7. The substrate processing system of claim 1 wherein both processing chambers are configured to be sealable from the surrounding atmosphere.

8. The substrate processing system of claim 1 wherein the pumping system is further, configured to remove upper-chamber process effluents from the upper substrate processing chamber during the upper-chamber process.

9. The substrate processing system of claim 1 wherein the vertical combo processing chamber further comprises a chamber body channel and the substrate processing system further comprises a cooling unit configured to cool a cooling fluid, wherein the chamber body channel is configured to receive the cooling fluid after the cooling fluid passes through the cooling unit.

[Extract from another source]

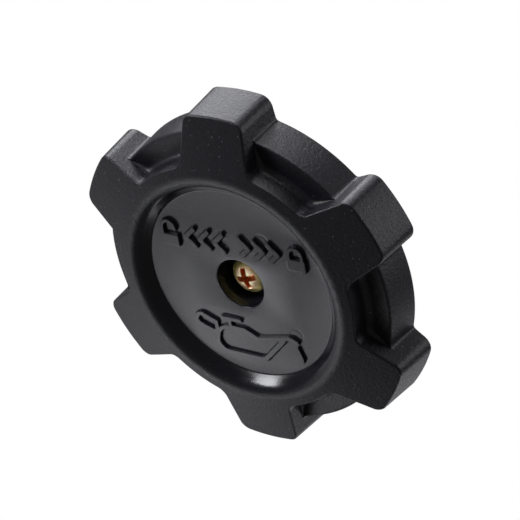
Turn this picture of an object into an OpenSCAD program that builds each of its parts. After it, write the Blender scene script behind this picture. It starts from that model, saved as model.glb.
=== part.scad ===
// Oil filler cap: a moulded six-lobed knob with a dished face, a rubber gasket under it, and a sprung
// lock plate with two lugs that a single centre screw holds on.
// The origin is on the cap's axis, in the sealing plane (the underside of the gasket). +Z is the cap's
// axis, up through the knob. +Y runs through one lobe. Millimetres.

/* [Grip] */
// Diameter across two opposite lobe tips, at their front edge
grip_d = 70; // [60:0.5:90]
// Height of the lobe tips, from front edge to back edge
grip_h = 9.7; // [8:0.1:14]
// Number of lobes
lobe_count = 6; // [4:1:8]
// Width of a lobe at its tip
lobe_w = 12.5; // [9:0.1:15]
// Angle by which each side of a lobe spreads towards the middle
lobe_flare = 7; // [0:0.5:12]
// Corner radius of the lobe tips, seen from the front
lobe_corner_r = 2.2; // [1:0.1:3]
// Fillet radius where a lobe grows out of the raised ring
lobe_root_r = 2.2; // [1:0.1:3]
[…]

10. The substrate processing system of claim 1 wherein the upper substrate processing chamber further comprises an upper chamber body channel and a cooling unit configured to cool a cooling fluid, wherein the upper chamber body channel is configured to receive the cooling fluid after the cooling fluid passes through the cooling unit.

11. The substrate processing system of claim 1 wherein the lower substrate processing chamber further comprises a lower chamber channel and a heating unit configured to heat a heating fluid, wherein the lower chamber channel is configured to receive the heating fluid after the heating fluid passes through the heating unit.

12. The substrate processing system of claim 1 wherein the upper-chamber precursors comprise a fluorine-containing precursor and a hydrogen-containing precursor.

13. The substrate processing system of claim 1 wherein the robot is further configured to remove the lower substrate from the lower substrate processing chamber.

14. The substrate processing system of claim 1 wherein the substrate heater comprises a bottom pedestal channel configured to receive a heating fluid heated within a heating unit.

15. The substrate processing system of claim 1 wherein the substrate heater is configured to heat the lower substrate radiatively.

16. The substrate processing system of claim 1 wherein the substrate heater is configured to heat the lower substrate convectively.